_TASK:_
Below are several entries. Transcribe exactly those lines that fall from the one with "foot_ring();" through the one with "imported = [obj", end lines included.

───

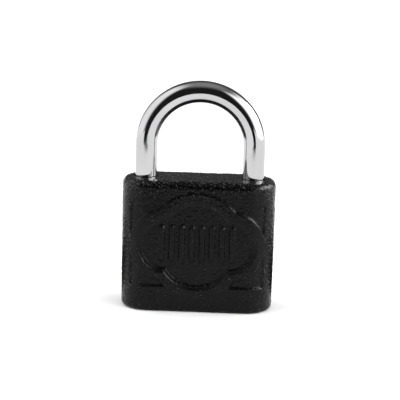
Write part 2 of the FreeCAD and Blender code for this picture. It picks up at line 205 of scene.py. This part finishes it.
# ---------------------------------------------------------------- casting

def plan_outline():
    """Points of the casting's plan, anticlockwise from above, as (corner centre, direction)."""
    outline = []
    centre_x, centre_y = BODY_HALF_WIDTH - END_RADIUS, BODY_HALF_DEPTH - END_RADIUS
    corners = ((1, 1, 0), (-1, 1, 90), (-1, -1, 180), (1, -1, 270))
    for sign_x, sign_y, first in corners:
        for step in range(END_STEPS + 1):
            angle = math.radians(first + 90 * step / END_STEPS)
            centre = (sign_x * centre_x, sign_y * centre_y)
            outline.append((centre, (math.cos(angle), math.sin(angle))))
    return outline


def side_profile():
    """(inset, height) pairs from the base's flat up over the top round."""
    profile = []
    for step in range(ROUND_STEPS + 1):
        angle = math.pi / 2 * step / ROUND_STEPS
        profile.append((BASE_ROUND * (1 - math.sin(angle)), BASE_ROUND * (1 - math.cos(angle))))
    for step in range(ROUND_STEPS + 1):
        angle = math.pi / 2 * step / ROUND_STEPS
        rise = TOP_ROUND * (1 - math.sin(angle))
        profile.append((TOP_ROUND * (1 - math.cos(angle)), BODY_HEIGHT - rise))
    return profile


def plain_block():
    """The casting's outside with its rounded edges and no ornament or bores."""
    rings = []
    for inset, height in side_profile():
        radius = END_RADIUS - inset
        ring = []
        for (cx, cy), (dx, dy) in plan_outline():
            ring.append(Vector((cx + dx * radius, cy + dy * radius, height)))
        rings.append(ring)
    build = bmesh.new()
    closed_tube(build, rings)
    return finish_mesh("casting", build)


def drill(name, radius, start, end, end_radius=None):
    """A closed cylinder or cone between two points, in millimetres, for cutting."""
    start, end = Vector(start), Vector(end)
    build = bmesh.new()
    bmesh.ops.create_cone(
        build,
        cap_ends=True,
        segments=DRILL_SEGMENTS,
        radius1=radius * MM,
        radius2=(end_radius or radius) * MM,
        depth=(end - start).length * MM,
    )
    turn = (end - start).to_track_quat("Z", "Y").to_matrix().to_4x4()
    place = Matrix.Translation((start + end) / 2 * MM) @ turn
    bmesh.ops.transform(build, matrix=place, verts=build.verts)
    return finish_mesh(name, build)


def pin_drill(name, radius, x, z, start_y):
    """The drill for a pin, which goes in from the back face."""
    return drill(name, radius, (x, start_y, z), (x, BODY_HALF_DEPTH + OVERCUT, z))


def mouth_drill(x):
    """The cone that opens the mouth of a leg's bore."""
    low, high = (x, 0, BODY_HEIGHT - LEG_BORE_MOUTH), (x, 0, BODY_HEIGHT + LEG_BORE_MOUTH)
    return drill("mouth", LEG_BORE_R, low, high, LEG_BORE_R + 2 * LEG_BORE_MOUTH)


def bore_drills():
    """All the cutters for the casting's bores."""
    above, beside = BODY_HEIGHT + OVERCUT, BODY_HALF_WIDTH + OVERCUT
    toe_bottom = BODY_HEIGHT - TOE_BORE_DEPTH
    return [
        drill("main", MAIN_BORE_R, (0, 0, -OVERCUT), (0, 0, MAIN_BORE_TOP)),
        drill("toe", LEG_BORE_R, (LEG_X, 0, toe_bottom), (LEG_X, 0, above)),
        drill("heel", LEG_BORE_R, (-LEG_X, 0, HEEL_BORE_BOTTOM), (-LEG_X, 0, above)),
        drill("bolt", BOLT_BORE_R, (-LEG_X, 0, BOLT_Z), (beside, 0, BOLT_Z)),
        pin_drill("heel_pin", HEEL_PIN_R, HEEL_PIN_X, HEEL_PIN_Z, HEEL_PIN_START_Y),
        pin_drill("case_pin", CASE_PIN_R, CASE_PIN_X, CASE_PIN_Z, CASE_PIN_START_Y),
        mouth_drill(-LEG_X),
        mouth_drill(LEG_X),
    ]


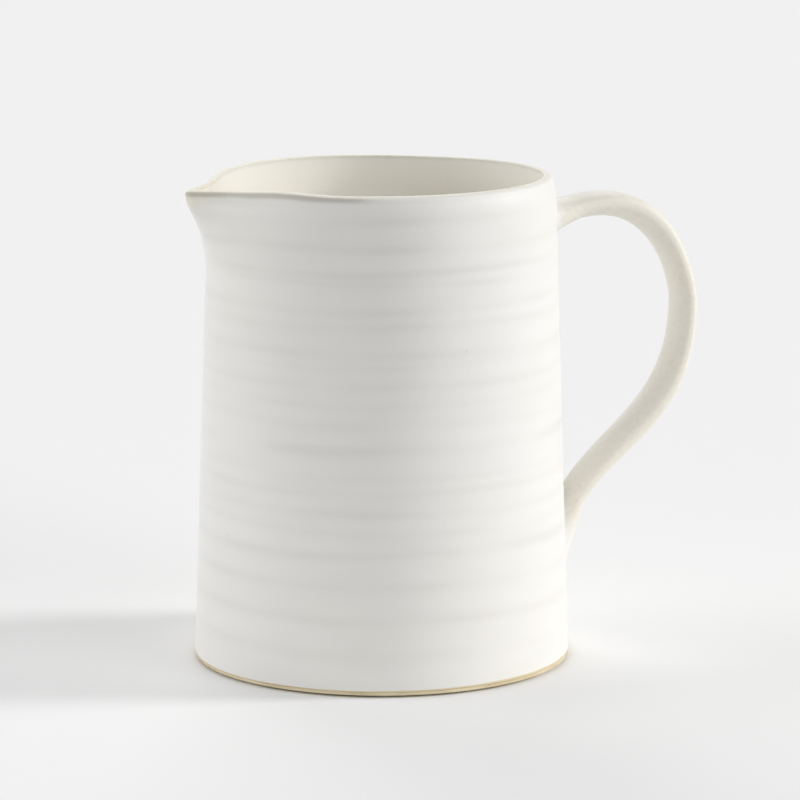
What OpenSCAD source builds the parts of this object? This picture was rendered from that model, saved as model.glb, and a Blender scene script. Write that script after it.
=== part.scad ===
// Thrown stoneware pitcher with a pulled spout and a pulled strap handle.
// Z is up and the origin is the middle of the foot, on the surface it stands on.
// The spout points along -X and the handle along +X.

/* [Body] */
// Height of the rim above the foot
rim_height = 197; // [190:1:204]
// Outer radius of the wall at its foot
base_radius = 76.3; // [74.3:0.5:78.3]
// Loss of radius for each millimetre of height
wall_taper = 0.0335; // [0.03:0.0005:0.036]
// Thickness of the thrown wall
wall_thickness = 4.5; // [4:0.25:5]
// Thickness of the floor
floor_thickness = 6; // [5:0.5:8]
// Radius of the curve where the floor meets the wall inside
inside_fillet = 9; // [6:1:14]

/* [Foot] */
// Height of the bare foot ring
foot_height = 2.25; // [1.5:0.25:3]
// Width of the bare foot ring
foot_width = 9; // [7:0.5:12]
// How far the underside of the floor is trimmed above the ring's face
foot_recess = 1.25; // [0.75:0.25:1.25]

/* [Rim and spout] */
// Height of the upper band that carries the rim and the spout
band_height = 42; // [40:1:44]
// Thickness of the lip
lip_thickness = 3.8; // [3.2:0.2:4.4]
// Round of the lip's outer edge
lip_outer_round = 2.4; // [1.6:0.1:2.6]
// Round of the lip's inner edge
lip_inner_round = 0.6; // [0.4:0.1:1]
// How far the rim leans in
lip_roll = 2.2; // [1:0.2:3]
// Height over which the rim leans in
roll_height = 9; // [7:1:11]
// How far the tip of the spout stands out from the rim
spout_reach = 14.7; // [9:0.1:16]
// How far the tip of the spout lies below the rim
spout_drop = 3.2; // [1:0.2:5]
// How far down the wall the spout's flare runs
spout_depth = 36; // [30:1:38]
// Angle from the tip in which the lip falls back by two thirds
spout_spread = 5.3; // [4.5:0.1:7]
// How many times wider the flare is where it dies out in the wall
spout_widening = 6.8; // [4:0.2:8]
// Angle each side of the spout over which the rim dips
dip_spread = 27; // [20:1:34]

/* [Handle] */
// Reach of the strap's centre line from the pitcher's axis
handle_reach = 132; // [129:0.5:136]
// Height at which the strap's centre line is furthest out
handle_waist = 139; // [136:0.5:142]
// Width of the strap
strap_width = 19.6; // [18:0.2:23]
// Thickness of the strap at its waist
strap_thickness = 9; // [8:0.2:10]
// How much thicker the strap is at its shoulder, over the top
shoulder_swell = 2.5; // [0:0.1:3]
// How much thicker the strap is at its elbow, where it turns in to the wall
elbow_swell = 2.4; // [0:0.1:3]
// Width that each joint adds on the wall, all round the strap
joint_spread = 4; // [3:0.5:5]

/* [Hidden] */

clay = "#d8cbad";
glaze = "#eeece6";
liner = "#e6e3d9";
$fn = 120;

band_base = rim_height - band_height;
foot_chamfer = 0.8;
floor_top = foot_recess + floor_thickness;
rows = 11;          // rows of points up each face of the upper band
lip_rows = 4;       // rows of points over each round of the lip
band_sides = 144;   // points round the upper band
crowding = 0.4;     // their spacing at the spout's tip, as a share of the mean spacing
strap_sides = 32;   // points round the strap
strap_steps = 52;   // rings along the strap
joint_steps = 8;    // rings from the strap to the wall
tip_round = 2.5;    // angle each side of the spout's tip over which it is round
seat_rings = 3;     // rings across a joint's seat on the wall
seat_gap = 0.01;    // keeps the flat facets of a seat from cutting into the wall

// The strap's centre line, in the XZ plane: two Bezier curves that meet at the waist
upper_curve = [[67.5, 174.5], [123.5, 200.5],
               [handle_reach, handle_waist + 5.5], [handle_reach, handle_waist]];
lower_curve = [[handle_reach, handle_waist], [handle_reach, handle_waist - 57.5],
               [86, 85], [76, 42]];
// Places along the strap run from 0 to 1 on the upper curve and from 1 to 2 on the lower
upper_root = 0.11;
lower_root = 1.84;
shoulder_place = 0.36;
elbow_place = 1.41;
swell_length = 0.27;
// Seat of each joint on the wall: height of its middle, and half its height
upper_seat = [176, 5 + joint_spread];
lower_seat = [38.5, 15.5 + joint_spread];
// How far each joint holds on to the strap's direction, and to the wall's, as it turns
upper_pull = 7.5;
lower_pull = 8;

function wall_radius(z) = base_radius - wall_taper * z;
function bore_radius(z) = wall_radius(z) - wall_thickness;

// ---- foot, floor and wall: turned shapes ----

module foot_ring() {
    outer = wall_radius(foot_height) - 0.4;
    inner = outer - foot_width;
    color(clay)
    rotate_extrude()
    polygon([[inner + foot_chamfer, 0], [outer - foot_chamfer, 0],
             [outer, foot_chamfer], [outer, foot_height],
             [inner, foot_height], [inner, foot_chamfer]]);
}

// The floor rests on the ring, hangs a little way into it, and curves up to the wall.
module floor() {
    edge = bore_radius(foot_height);
    ring = wall_radius(foot_height) - 0.4 - foot_width;
    curve_top = floor_top + inside_fillet;
    color(liner)
    rotate_extrude()
    polygon(concat(
        [[0, foot_recess], [ring, foot_recess], [ring, foot_height],
         [edge, foot_height], [bore_radius(curve_top), curve_top]],
        [for (a = [10 : 10 : 90])
            [bore_radius(curve_top) - inside_fillet * (1 - cos(a)),
             curve_top - inside_fillet * sin(a)]],
        [[0, floor_top]]));
}

module wall() {
    color(glaze)
    rotate_extrude()
    polygon([[bore_radius(foot_height), foot_height], [wall_radius(foot_height), foot_height],
             [wall_radius(band_base), band_base], [bore_radius(band_base), band_base]]);
}

// ---- rim and spout ----

function lean(z) = lip_roll * pow(max(0, z - rim_height + roll_height) / roll_height, 2);
lip_base = rim_height - lip_outer_round;
lip_edge = wall_radius(lip_base) - lean(lip_base);
lip_inside = lip_edge - lip_thickness;

// Up the outer face, over the lip and down the inner face, as [radius, height]
rim_profile = concat(
    [for (i = [0 : rows]) let (z = band_base + (lip_base - band_base) * i / rows)
        [wall_radius(z) - lean(z), z]],
    [for (i = [1 : lip_rows]) let (a = 90 * i / lip_rows)
        [lip_edge - lip_outer_round * (1 - cos(a)), rim_height - lip_outer_round * (1 - sin(a))]],
    [for (i = [0 : lip_rows - 1]) let (a = 90 * i / lip_rows)
        [lip_inside + lip_inner_round * (1 - sin(a)), rim_height - lip_inner_round * (1 - cos(a))]],
    [for (i = [rows : -1 : 0])
        let (k = i / rows, z = band_base + (rim_height - lip_inner_round - band_base) * k,
             inner = bore_radius(z) + (lip_inside - bore_radius(rim_height)) * pow(k, 3))
        [inner, z]]);

// The spout at a place on the rim: a is the angle from its tip, z the plain height.
// The tip itself is round, over tip_round degrees each side.
function off_tip(a) = sqrt(a * a + tip_round * tip_round) - tip_round;
function fade(z) = max(0, 1 - (rim_height - z) / spout_depth);
function spread(z) = spout_spread * (1 + (spout_widening - 1) * (1 - fade(z)));
function flare(a, z) = spout_reach * pow(fade(z), 1.4) * exp(-off_tip(a) / spread(z));
function dip(a, z) = spout_drop * fade(z) * exp(-off_tip(a) / dip_spread);

// Angle from the tip to point j of a ring, with the points closer together near the tip
function off_angle(j) = let (k = 2 * j / band_sides - 1)
    180 * k * (crowding + (1 - crowding) * k * k);

function rim_point(p, a) =
    let (r = p[0] + flare(a, p[1]))
    [-r * cos(a), -r * sin(a), p[1] - dip(a, p[1])];

module rim_and_spout() {
    n = band_sides;
    m = len(rim_profile);
    color(glaze)
    polyhedron(
        points = [for (p = rim_profile) for (j = [0 : n - 1]) rim_point(p, off_angle(j))],
        faces = [for (i = [0 : m - 1]) for (j = [0 : n - 1])
            let (a = i * n + j, b = i * n + (j + 1) % n,
                 c = ((i + 1) % m) * n + (j + 1) % n, d = ((i + 1) % m) * n + j)
            each [[a, c, b], [a, d, c]]]);
}

// ---- handle ----

function bezier(p, t) = pow(1 - t, 3) * p[0] + 3 * t * pow(1 - t, 2) * p[1]
    + 3 * t * t * (1 - t) * p[2] + pow(t, 3) * p[3];
function bezier_way(p, t) = pow(1 - t, 2) * (p[1] - p[0]) + 2 * t * (1 - t) * (p[2] - p[1])
    + t * t * (p[3] - p[2]);

function strap_middle(u) = u < 1 ? bezier(upper_curve, u) : bezier(lower_curve, u - 1);
function heading(u) =
    let (d = u < 1 ? bezier_way(upper_curve, u) : bezier_way(lower_curve, u - 1))
    d / norm(d);
function swell(u, place) = exp(-pow((u - place) / swell_length, 2));
function thickness(u) = strap_thickness + shoulder_swell * swell(u, shoulder_place)
    + elbow_swell * swell(u, elbow_place);

// One oval ring of the strap, square to its centre line
function strap_ring(u) =
    let (p = strap_middle(u), d = heading(u))
    [for (j = [0 : strap_sides - 1])
        let (turn = 360 * j / strap_sides, s = thickness(u) / 2 * sin(turn))
        [p[0] - d[1] * s, strap_width / 2 * cos(turn), p[1] + d[0] * s]];

// Side faces of a stack of m rings
function ring_faces(m) = [for (i = [0 : m - 2]) for (j = [0 : strap_sides - 1])
    let (n = strap_sides, a = i * n + j, b = i * n + (j + 1) % n,
         c = (i + 1) * n + (j + 1) % n, d = (i + 1) * n + j)
    each [[a, c, b], [a, d, c]]];
first_cap = [for (j = [0 : strap_sides - 1]) j];

module handle_strap() {
    rings = [for (i = [0 : strap_steps])
        strap_ring(upper_root + (lower_root - upper_root) * i / strap_steps)];
    last = (len(rings) - 1) * strap_sides;
    color(glaze)
    polyhedron(
        points = [for (r = rings) each r],
        faces = concat([first_cap], ring_faces(len(rings)),
                       [[for (j = [strap_sides - 1 : -1 : 0]) last + j]]));
}

// A point of a joint's seat on the wall, at share k of the way out from its middle
function seat_point(seat, way, u, k) =
    let (z = seat[0] + way * seat[1] * k * sin(u),
         r = wall_radius(z) + seat_gap,
         a = (strap_width / 2 + joint_spread) * k * cos(u) / r * 180 / PI)
    [r * cos(a), r * sin(a), z];

function hermite(p, dp, q, dq, s) = (1 + 2 * s) * pow(1 - s, 2) * p + s * pow(1 - s, 2) * dp
    + s * s * (3 - 2 * s) * q + s * s * (s - 1) * dq;

// Clay worked round a root of the strap: from the strap's last ring, out along the wall.
// way is +1 where the strap's outer face is uppermost, and -1 where it is lowest.
module handle_joint(ring, toward_wall, seat, way, pull) {
    sides = [for (i = [0 : joint_steps]) [for (j = [0 : strap_sides - 1])
        let (u = 360 * j / strap_sides, q = seat_point(seat, way, u, 1),
             out = q - seat_point(seat, way, u, 0.8))
        hermite(ring[j], toward_wall * pull, q, out / norm(out) * pull, i / joint_steps)]];
    floor_rings = [for (k = [seat_rings : -1 : 1]) [for (j = [0 : strap_sides - 1])
        seat_point(seat, way, 360 * j / strap_sides, k / (seat_rings + 1))]];
    rings = concat(sides, floor_rings);
    last = (len(rings) - 1) * strap_sides;
    middle = len(rings) * strap_sides;
    color(glaze)
    polyhedron(
        points = concat([for (r = rings) each r], [seat_point(seat, way, 0, 0)]),
        faces = concat([first_cap], ring_faces(len(rings)),
            [for (j = [0 : strap_sides - 1])
                [last + (j + 1) % strap_sides, last + j, middle]]));
}

module upper_handle_joint() {
    d = heading(upper_root);
    handle_joint(strap_ring(upper_root), [-d[0], 0, -d[1]], upper_seat, 1, upper_pull);
}

module lower_handle_joint() {
    d = heading(lower_root);
    handle_joint(strap_ring(lower_root), [d[0], 0, d[1]], lower_seat, -1, lower_pull);
}

foot_ring();
floor();
wall();
rim_and_spout();
handle_strap();
upper_handle_joint();
lower_handle_joint();
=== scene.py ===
import bmesh
import bpy
import math
from mathutils import Matrix, Vector, noise


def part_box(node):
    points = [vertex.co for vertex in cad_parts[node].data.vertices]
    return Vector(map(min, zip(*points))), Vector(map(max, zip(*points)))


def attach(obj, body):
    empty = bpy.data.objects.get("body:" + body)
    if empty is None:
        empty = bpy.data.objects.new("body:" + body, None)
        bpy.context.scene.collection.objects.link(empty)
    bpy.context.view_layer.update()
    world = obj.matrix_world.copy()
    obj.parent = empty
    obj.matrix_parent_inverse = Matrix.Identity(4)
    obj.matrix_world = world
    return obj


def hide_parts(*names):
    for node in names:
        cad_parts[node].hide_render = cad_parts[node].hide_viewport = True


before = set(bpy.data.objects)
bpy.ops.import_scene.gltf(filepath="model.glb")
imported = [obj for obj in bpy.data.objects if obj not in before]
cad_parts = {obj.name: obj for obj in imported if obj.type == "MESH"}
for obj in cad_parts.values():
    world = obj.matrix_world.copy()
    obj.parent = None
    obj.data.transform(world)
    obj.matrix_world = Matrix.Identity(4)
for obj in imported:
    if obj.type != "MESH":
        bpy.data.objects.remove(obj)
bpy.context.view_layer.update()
print("frame loaded")


cameraSetup = {
    "turn": math.radians(19.5),      # how far round towards the spout side
    "distance": 1.6966,
    "height": 0.4192,
    "tilt": math.radians(10.5),
    "swing": math.radians(0.25),
    "roll": math.radians(0.06),
    "lens": 191.8,
    "sensor": 36,
}


def addCamera(setup):
    bpy.ops.object.select_all(action="DESELECT")
    bpy.ops.object.camera_add()
    camera = bpy.context.object
    camera.name = "camera"
    camera.data.lens = setup["lens"]
    camera.data.sensor_width = setup["sensor"]
    camera.matrix_world = (
        Matrix.Rotation(-setup["turn"], 4, "Z")
        @ Matrix.Translation((0, -setup["distance"], setup["height"]))
        @ Matrix.Rotation(-setup["swing"], 4, "Z")
        @ Matrix.Rotation(math.pi / 2 - setup["tilt"], 4, "X")
        @ Matrix.Rotation(setup["roll"], 4, "Z")
    )
    bpy.context.scene.camera = camera


addCamera(cameraSetup)


class Wire:
    # a socket that can be added, subtracted and multiplied like a number
    def __init__(self, finish, socket):
        self.finish = finish
        self.socket = socket

    def maths(self, operation, first, second):
        return self.finish.node("Math", {"operation": operation}, {0: first, 1: second})

    def __add__(self, other):
        return self.maths("ADD", self, other)

    def __sub__(self, other):
        return self.maths("SUBTRACT", self, other)

    def __rsub__(self, other):
        return self.maths("SUBTRACT", other, self)

    def __mul__(self, other):
        return self.maths("MULTIPLY", self, other)

    __radd__ = __add__
    __rmul__ = __mul__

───

_THE SOLUTION:_
foot_ring();
floor();
wall();
rim_and_spout();
handle_strap();
upper_handle_joint();
lower_handle_joint();
=== scene.py ===
import bmesh
import bpy
import math
from mathutils import Matrix, Vector, noise


def part_box(node):
    points = [vertex.co for vertex in cad_parts[node].data.vertices]
    return Vector(map(min, zip(*points))), Vector(map(max, zip(*points)))


def attach(obj, body):
    empty = bpy.data.objects.get("body:" + body)
    if empty is None:
        empty = bpy.data.objects.new("body:" + body, None)
        bpy.context.scene.collection.objects.link(empty)
    bpy.context.view_layer.update()
    world = obj.matrix_world.copy()
    obj.parent = empty
    obj.matrix_parent_inverse = Matrix.Identity(4)
    obj.matrix_world = world
    return obj


def hide_parts(*names):
    for node in names:
        cad_parts[node].hide_render = cad_parts[node].hide_viewport = True


before = set(bpy.data.objects)
bpy.ops.import_scene.gltf(filepath="model.glb")
imported = [obj for obj in bpy.data.objects if obj not in before]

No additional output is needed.